Lo primero, claro, es aplicarse en la identificación de los personajes. Se reconocen, bajo las arquivoltas de la entrada de la ermita, a don Francisco, el párroco de entonces, y a don Antonio, el maestro. Me imagino que liderarían la iniciativa de aquella agrupación, sobre todo el segundo, y es curioso que la fotografía los congele distraídos en una conversación. Entre los adultos destaca, también, un señor encorbatado, con mucho aire al régimen político que entonces regía nuestros destinos (hablo del aspecto, nada me atrevería a decir de sus intenciones). Es fácil reconocer a la Cari, a la Upe, a Angelines… (los hipocorísticos nunca faltan al respeto, más bien son expresiones de cercanía y afecto). Pero bueno, eso lo dejamos para quien, con unas cuantas décadas en su haber, rastree con detenimiento a todos los presentes.

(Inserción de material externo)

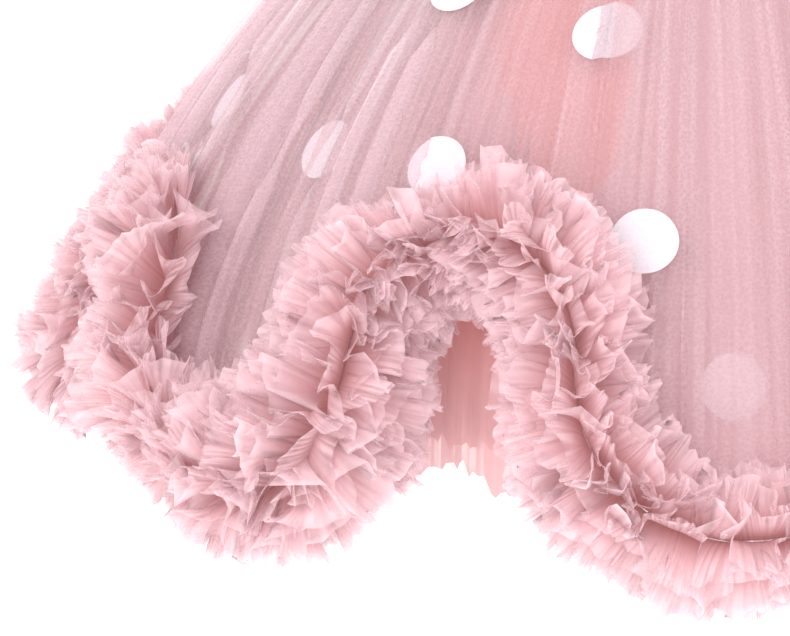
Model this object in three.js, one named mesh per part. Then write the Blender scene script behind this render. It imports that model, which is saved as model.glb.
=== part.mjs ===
// Toddler party dress: a plain stretch bodice, a bell skirt of gathered net over an underskirt,
// and a thick ruffle sewn round the hem in deep waves. It keeps the shape that it has when worn.
// Millimetres, +Z up. The origin lies midway between the tops of the two shoulders, the front
// faces -Y, and heights are negative because all of the dress hangs below the shoulders.
import * as THREE from "three";

// Sizes of the whole dress
const WAIST_HEIGHT = -200;
const SKIRT_LENGTH = 330;
const WAIST_REACH = 100;
const HEM_REACH = 303;
const BELL_POWER = 1.9;
const WAIST_DEPTH_SHARE = 0.86;
const HEM_DEPTH_SHARE = 0.95;
const SEAM_GAP = 0.3;

// Outer skirt of gathered net
const NET_WALL = 1.5;
const PLEAT_COUNT = 60;
const PLEAT_AT_WAIST = 0.6;
const PLEAT_DEPTH = 4;
const SKIRT_ROWS = [
  { share: 0, pleat: PLEAT_AT_WAIST },
  { share: 0.1, pleat: PLEAT_DEPTH * 0.7 },
  { share: 0.3, pleat: PLEAT_DEPTH },
  { share: 0.55, pleat: PLEAT_DEPTH },
  { share: 0.8, pleat: PLEAT_DEPTH * 0.8 },
  { share: 1, pleat: 0 },
];

// Underskirt, a plainer and denser layer that fills the bell from inside
const UNDERSKIRT_WALL = 1.5;
const UNDERSKIRT_HEIGHT = -502;
const UNDERSKIRT_REACH = 232;
const UNDERSKIRT_BELL_POWER = 2.2;
const UNDERSKIRT_WAVES = 20;
const UNDERSKIRT_WAVE_DEPTH = 6;
const UNDERSKIRT_ROW_SHARES = [0, 0.25, 0.5, 0.75, 1];

// Hem ruffle: its seam line swings down and up about the leg height, one row for each half wave,
// going round from the left side past the front
const RUFFLE_START_ANGLE = -106;
const LEG_HEIGHT = -437;
const FOLDS = [
  { end: -83, rise: -52, lean: 0 },
  { end: -60, rise: 42, lean: 0.5 },
  { end: -32, rise: -68, lean: 3.5 },
  { end: -10, rise: 50, lean: 0 },
  { end: 20, rise: -72, lean: 0 },
  { end: 46, rise: 50, lean: -1 },
  { end: 74, rise: -58, lean: 1 },
  { end: 98, rise: 48, lean: 0 },
  { end: 126, rise: -62, lean: 1.5 },
  { end: 150, rise: 50, lean: 0 },
  { end: 178, rise: -60, lean: -1.5 },
  { end: 202, rise: 48, lean: 1 },
  { end: 230, rise: -64, lean: 0 },
  { end: 254, rise: 49, lean: 0 },
];
const RUFFLE_LENGTHS_PER_FOLD = 2;
const SECTIONS_PER_LENGTH = 5;
const RUFFLE_CORE_RADIUS = 8;
const RUFFLE_LAYER_HALF_WALL = 1;
const RUFFLE_SLOT_ANGLE = 22;
const RUFFLE_SWING_ANGLE = 11;
// Layers of the ruffle: the angle of each from the skirt's side, turning outwards, and its width
const RUFFLE_LAYERS = [
  { angle: 45, width: 36 },
  { angle: 112, width: 38 },
  { angle: 180, width: 36 },
  { angle: 248, width: 37 },
  { angle: 315, width: 34 },
];
const RUFFLE_WIDTH_CHANGE = 1.5;
const EDGE_GAP = 0.8;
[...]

Después, no puede dejarse de pensar en cómo las piedras nos sobreviven. Yo frecuento mucho ese rincón de nuestro pueblo. Es, tal vez, el que más me incita al sosiego y la meditación. A la caída de la tarde, en días de buen calor, parece que todo se detiene y que el tiempo rompe allí su férrea disciplina, como si nos fuera dado volver a hablar con nuestros antepasados en un presente imposible, allí tan cerca, favorecidos por la espiritualidad del lugar.
Ahí siguen esas mismas piedras, las de entonces, indiferentes a todos los años que se han sucedido con su exacta cadencia, albergando con alguna condescendencia a todos esos seres humanos que frente a ellas posan, tan débiles, tan efímeros. Todos esos niños y niñas risueños unos, desatentos los otros, ya han pasado de largo la cincuentena, sus vidas han fluido y confluido, han dado curso a otras vidas, y estas a otras más. Pero el milagro de la fotografía las detuvo para siempre aquel día en que don Antonio y don Francisco charlaban sobre quién sabe qué, y el Citroën y la BH, rotas las filas tras echar la foto, volverían a rodar.